Given exercise: Copy out, exactly and without additions, the lines from the one that contains "2, board_top, mic_size)" to the one that contains "obj.data.transform(world)", both ends included.

Given data:
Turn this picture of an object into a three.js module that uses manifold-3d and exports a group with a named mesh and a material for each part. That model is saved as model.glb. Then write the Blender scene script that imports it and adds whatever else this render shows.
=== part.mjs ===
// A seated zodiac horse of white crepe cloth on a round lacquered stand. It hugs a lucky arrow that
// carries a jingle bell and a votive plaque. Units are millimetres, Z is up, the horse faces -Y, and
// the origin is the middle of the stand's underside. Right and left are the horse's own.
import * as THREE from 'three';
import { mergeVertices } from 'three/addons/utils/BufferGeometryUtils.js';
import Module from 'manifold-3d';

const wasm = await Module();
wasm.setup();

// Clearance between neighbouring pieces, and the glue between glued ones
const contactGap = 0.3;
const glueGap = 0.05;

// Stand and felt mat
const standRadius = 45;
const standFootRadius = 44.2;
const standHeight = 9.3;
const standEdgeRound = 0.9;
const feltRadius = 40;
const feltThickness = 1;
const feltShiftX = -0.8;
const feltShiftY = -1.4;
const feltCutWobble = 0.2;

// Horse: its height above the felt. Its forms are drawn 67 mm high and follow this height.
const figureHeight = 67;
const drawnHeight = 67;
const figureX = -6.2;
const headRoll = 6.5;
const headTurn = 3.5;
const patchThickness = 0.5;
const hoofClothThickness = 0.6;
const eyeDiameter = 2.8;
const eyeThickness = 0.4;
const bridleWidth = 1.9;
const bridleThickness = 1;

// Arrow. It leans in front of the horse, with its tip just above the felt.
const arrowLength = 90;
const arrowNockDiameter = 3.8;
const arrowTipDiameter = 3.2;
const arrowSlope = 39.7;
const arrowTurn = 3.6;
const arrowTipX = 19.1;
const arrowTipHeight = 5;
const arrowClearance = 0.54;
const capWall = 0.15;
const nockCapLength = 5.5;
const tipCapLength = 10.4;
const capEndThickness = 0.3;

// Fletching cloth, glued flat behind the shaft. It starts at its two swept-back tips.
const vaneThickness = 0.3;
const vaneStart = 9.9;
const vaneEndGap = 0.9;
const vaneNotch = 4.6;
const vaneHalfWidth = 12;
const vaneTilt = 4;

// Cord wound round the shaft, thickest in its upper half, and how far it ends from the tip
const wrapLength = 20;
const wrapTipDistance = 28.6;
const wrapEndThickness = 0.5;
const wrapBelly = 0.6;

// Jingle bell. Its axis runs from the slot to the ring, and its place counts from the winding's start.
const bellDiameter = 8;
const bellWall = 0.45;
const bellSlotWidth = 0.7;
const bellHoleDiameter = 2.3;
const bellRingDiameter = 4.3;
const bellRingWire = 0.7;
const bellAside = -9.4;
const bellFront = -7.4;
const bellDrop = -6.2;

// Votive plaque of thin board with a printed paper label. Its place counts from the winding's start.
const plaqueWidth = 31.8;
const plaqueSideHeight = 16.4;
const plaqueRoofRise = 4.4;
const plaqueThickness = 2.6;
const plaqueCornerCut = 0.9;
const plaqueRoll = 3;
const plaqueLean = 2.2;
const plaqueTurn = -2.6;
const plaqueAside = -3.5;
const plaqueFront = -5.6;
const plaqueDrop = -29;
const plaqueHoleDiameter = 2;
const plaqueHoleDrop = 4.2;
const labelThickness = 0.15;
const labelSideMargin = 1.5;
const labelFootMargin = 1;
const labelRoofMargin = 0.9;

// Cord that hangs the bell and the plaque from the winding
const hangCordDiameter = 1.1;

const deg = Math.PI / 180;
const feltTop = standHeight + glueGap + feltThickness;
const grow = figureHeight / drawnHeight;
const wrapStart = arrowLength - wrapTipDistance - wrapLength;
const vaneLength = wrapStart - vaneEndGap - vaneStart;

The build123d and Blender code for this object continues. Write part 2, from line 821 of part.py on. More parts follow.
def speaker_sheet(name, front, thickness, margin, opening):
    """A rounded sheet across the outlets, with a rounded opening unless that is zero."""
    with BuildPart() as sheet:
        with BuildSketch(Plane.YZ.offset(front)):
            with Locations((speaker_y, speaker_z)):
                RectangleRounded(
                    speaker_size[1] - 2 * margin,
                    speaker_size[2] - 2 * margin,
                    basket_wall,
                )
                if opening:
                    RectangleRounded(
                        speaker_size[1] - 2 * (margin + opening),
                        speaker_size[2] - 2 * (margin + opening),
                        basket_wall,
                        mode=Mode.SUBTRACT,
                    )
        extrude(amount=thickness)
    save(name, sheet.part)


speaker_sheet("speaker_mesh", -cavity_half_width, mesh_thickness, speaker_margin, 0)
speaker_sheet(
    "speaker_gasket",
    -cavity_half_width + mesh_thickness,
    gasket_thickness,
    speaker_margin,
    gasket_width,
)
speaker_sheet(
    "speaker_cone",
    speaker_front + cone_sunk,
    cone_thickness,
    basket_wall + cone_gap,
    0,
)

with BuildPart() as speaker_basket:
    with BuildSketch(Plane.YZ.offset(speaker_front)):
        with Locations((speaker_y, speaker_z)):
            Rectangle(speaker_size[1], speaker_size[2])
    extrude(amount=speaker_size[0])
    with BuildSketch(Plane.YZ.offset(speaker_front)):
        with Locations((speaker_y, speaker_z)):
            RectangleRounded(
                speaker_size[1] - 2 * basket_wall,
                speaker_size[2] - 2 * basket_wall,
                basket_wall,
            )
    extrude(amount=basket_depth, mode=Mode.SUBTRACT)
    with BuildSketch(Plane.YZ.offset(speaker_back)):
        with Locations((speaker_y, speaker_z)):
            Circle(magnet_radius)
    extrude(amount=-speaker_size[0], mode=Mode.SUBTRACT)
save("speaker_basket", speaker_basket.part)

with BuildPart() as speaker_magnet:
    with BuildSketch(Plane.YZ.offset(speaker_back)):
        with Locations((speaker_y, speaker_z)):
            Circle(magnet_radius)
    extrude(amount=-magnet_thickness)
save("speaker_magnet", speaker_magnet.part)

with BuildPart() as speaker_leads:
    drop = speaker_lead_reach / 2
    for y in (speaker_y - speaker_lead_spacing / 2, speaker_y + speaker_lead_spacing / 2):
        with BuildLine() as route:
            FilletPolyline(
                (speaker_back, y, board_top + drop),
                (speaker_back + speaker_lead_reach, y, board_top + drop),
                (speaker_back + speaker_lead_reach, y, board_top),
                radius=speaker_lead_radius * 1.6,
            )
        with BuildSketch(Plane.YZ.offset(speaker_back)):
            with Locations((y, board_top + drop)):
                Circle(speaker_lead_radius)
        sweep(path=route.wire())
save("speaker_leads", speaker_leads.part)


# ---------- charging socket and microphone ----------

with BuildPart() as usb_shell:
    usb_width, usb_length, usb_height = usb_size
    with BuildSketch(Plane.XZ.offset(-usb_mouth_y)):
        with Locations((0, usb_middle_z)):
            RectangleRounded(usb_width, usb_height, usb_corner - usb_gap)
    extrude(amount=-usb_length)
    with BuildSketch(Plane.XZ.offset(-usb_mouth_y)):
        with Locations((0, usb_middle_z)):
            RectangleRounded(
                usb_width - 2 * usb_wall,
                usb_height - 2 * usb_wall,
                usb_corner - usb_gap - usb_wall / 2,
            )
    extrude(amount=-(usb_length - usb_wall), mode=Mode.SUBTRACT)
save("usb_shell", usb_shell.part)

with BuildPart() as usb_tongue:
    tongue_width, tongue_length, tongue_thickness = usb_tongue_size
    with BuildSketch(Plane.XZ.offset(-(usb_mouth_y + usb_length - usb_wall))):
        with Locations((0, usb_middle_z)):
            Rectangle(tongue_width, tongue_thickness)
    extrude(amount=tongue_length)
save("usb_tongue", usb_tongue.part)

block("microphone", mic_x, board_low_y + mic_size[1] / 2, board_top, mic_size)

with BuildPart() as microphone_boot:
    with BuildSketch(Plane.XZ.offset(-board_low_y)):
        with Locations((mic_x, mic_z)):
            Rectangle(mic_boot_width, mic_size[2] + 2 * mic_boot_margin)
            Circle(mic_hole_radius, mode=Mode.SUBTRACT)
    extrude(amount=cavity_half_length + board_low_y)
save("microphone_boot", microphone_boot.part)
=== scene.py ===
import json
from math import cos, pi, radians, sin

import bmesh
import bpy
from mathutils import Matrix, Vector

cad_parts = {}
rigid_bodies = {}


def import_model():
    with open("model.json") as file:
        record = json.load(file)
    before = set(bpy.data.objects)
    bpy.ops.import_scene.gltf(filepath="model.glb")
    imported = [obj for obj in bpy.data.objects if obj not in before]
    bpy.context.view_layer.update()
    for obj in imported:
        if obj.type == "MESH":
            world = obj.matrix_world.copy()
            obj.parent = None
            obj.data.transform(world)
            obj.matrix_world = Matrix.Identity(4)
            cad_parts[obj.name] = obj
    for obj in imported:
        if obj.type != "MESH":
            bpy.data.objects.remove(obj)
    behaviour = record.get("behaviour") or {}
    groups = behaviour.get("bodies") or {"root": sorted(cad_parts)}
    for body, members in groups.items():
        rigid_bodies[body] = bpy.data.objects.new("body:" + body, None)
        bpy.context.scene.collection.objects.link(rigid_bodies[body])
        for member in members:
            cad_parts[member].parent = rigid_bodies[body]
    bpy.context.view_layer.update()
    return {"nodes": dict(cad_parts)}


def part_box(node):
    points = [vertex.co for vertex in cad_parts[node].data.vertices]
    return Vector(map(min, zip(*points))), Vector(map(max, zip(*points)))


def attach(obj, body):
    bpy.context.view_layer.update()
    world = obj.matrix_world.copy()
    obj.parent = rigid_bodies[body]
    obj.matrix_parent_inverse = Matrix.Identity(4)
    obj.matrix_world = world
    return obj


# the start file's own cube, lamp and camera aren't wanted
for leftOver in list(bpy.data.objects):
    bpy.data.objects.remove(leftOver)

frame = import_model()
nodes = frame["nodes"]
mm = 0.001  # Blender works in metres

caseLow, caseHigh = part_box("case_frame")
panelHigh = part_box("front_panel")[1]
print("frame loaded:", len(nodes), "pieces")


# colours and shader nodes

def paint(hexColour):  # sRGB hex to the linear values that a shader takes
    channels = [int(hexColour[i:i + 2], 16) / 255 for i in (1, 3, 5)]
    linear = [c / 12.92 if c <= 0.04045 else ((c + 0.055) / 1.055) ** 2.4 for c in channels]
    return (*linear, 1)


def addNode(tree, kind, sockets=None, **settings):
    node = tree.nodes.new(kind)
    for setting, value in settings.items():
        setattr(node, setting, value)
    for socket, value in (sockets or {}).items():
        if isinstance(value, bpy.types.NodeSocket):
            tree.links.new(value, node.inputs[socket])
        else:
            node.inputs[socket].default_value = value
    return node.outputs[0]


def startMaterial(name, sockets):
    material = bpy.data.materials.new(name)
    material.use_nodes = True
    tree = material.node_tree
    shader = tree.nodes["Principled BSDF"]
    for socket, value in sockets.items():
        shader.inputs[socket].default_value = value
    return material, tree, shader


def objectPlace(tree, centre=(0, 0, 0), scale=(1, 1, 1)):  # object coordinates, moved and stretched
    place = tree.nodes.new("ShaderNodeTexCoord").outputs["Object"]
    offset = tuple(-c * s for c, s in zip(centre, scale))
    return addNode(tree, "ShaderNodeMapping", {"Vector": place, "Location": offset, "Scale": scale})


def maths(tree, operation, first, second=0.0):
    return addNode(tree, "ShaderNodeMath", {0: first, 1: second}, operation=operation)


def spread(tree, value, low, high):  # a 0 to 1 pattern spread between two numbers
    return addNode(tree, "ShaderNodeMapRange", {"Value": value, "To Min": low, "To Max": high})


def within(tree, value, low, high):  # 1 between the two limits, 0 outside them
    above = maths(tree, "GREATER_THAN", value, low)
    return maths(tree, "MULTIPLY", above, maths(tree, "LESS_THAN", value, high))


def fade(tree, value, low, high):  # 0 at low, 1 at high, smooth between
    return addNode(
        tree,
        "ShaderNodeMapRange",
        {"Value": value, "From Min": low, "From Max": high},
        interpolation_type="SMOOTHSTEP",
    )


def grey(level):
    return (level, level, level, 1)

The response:
block("microphone", mic_x, board_low_y + mic_size[1] / 2, board_top, mic_size)

with BuildPart() as microphone_boot:
    with BuildSketch(Plane.XZ.offset(-board_low_y)):
        with Locations((mic_x, mic_z)):
            Rectangle(mic_boot_width, mic_size[2] + 2 * mic_boot_margin)
            Circle(mic_hole_radius, mode=Mode.SUBTRACT)
    extrude(amount=cavity_half_length + board_low_y)
save("microphone_boot", microphone_boot.part)
=== scene.py ===
import json
from math import cos, pi, radians, sin

import bmesh
import bpy
from mathutils import Matrix, Vector

cad_parts = {}
rigid_bodies = {}


def import_model():
    with open("model.json") as file:
        record = json.load(file)
    before = set(bpy.data.objects)
    bpy.ops.import_scene.gltf(filepath="model.glb")
    imported = [obj for obj in bpy.data.objects if obj not in before]
    bpy.context.view_layer.update()
    for obj in imported:
        if obj.type == "MESH":
            world = obj.matrix_world.copy()
            obj.parent = None
            obj.data.transform(world)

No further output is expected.